La brièveté de son passage aux responsabilités diplomatiques (le ministère est renvoyé en octobre) rend difficile d'en apprécier la portée. Auguste Cochin, cité par Jardin, regrette que « ce grand penseur, ce grand écrivain ait été un ministre inutile ». Le bilan est cependant honorable : Tocqueville contint les ardeurs du prince Napoléon, veilla de concert avec l'Angleterre au maintien de la paix en Europe, lança Gobineau dans la carrière diplomatique.
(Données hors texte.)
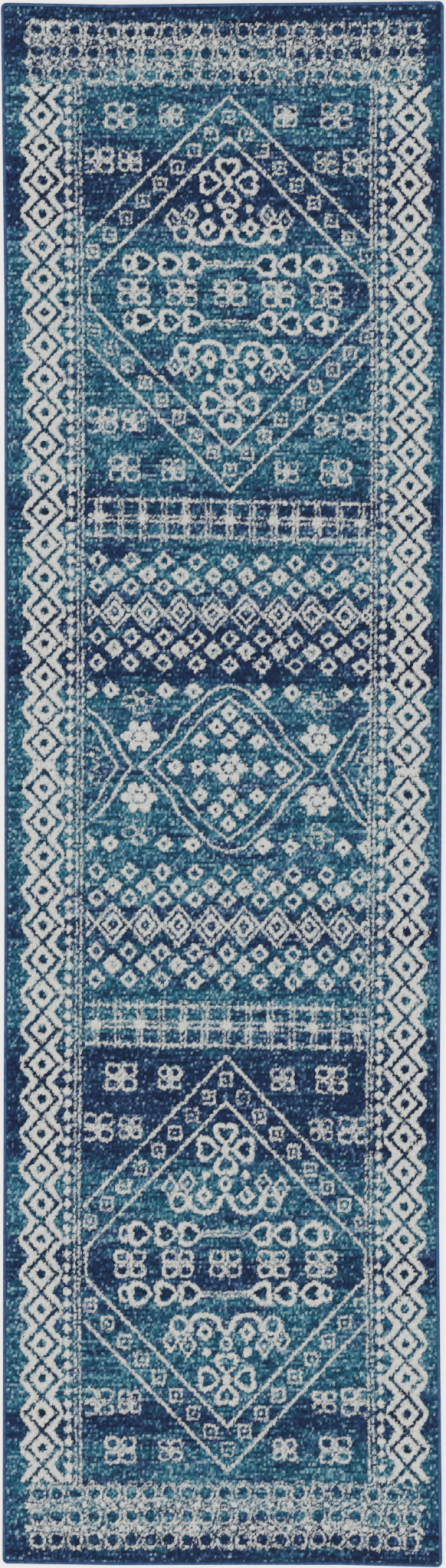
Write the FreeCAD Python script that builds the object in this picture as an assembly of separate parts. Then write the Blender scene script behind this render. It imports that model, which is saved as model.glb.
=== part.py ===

La carrière politique de Tocqueville s'achève pratiquement avec la Ile République. Après 1852, il se consacre à la rédaction de ses Souvenirs et aux recherches nécessaires à l’Ancien Régime. L'historien Tocqueville, selon les mots de Jardin, « qui n'a du passé que le goût de ce qui reste mêlé au présent, prend le relais de l'homme politique ». En janvier 1856, le premier volume de l'Ancien Régime sort des presses. C'est une analyse qui fait de la Révolution le prolongement désacralisé de l'absolutisme royal, centralisateur, Son succès est immédiat. Mais Tocqueville, malade, renonce aux honneurs et se retranche sur ses terres. Ses jours sont désormais comptés. En 1858, il s'installe, sur les ordres de la faculté, au soleil du Midi, mais le climat de Cannes est impuissant à guérir sa tuberculose. Il meurt en avril 1859, après s'être, sur les instances de Marie, mis en paix avec l'Église, ou du moins avec ses rites.
Raymond Aron, qui fit beaucoup pour la propagation du message de Tocqueville, ne l'avait abordé qu'à l'âge mûr, après avoir étudié la sociologie allemande. Mais peut-on commencer par Tocqueville, autodidacte de génie, qui ne nous a laissé ni théorie, ni disciples, ni école, ni méthode, seulement des textes magnifiques et un doute invincible envers les « constructions de l'esprit » fermées sur elles-mêmes ? Nous avons désormais, avec l'Alexis de Tocqueville d'André Jardin, un guide de premier ordre pour nous introduire à la compréhension de cette oeuvre.
ALAIN CLÉMENT.
ALEXIS DE TOCQUEVILLE, par André Jardin. Hachette-Littérature 530 pages, 150 F.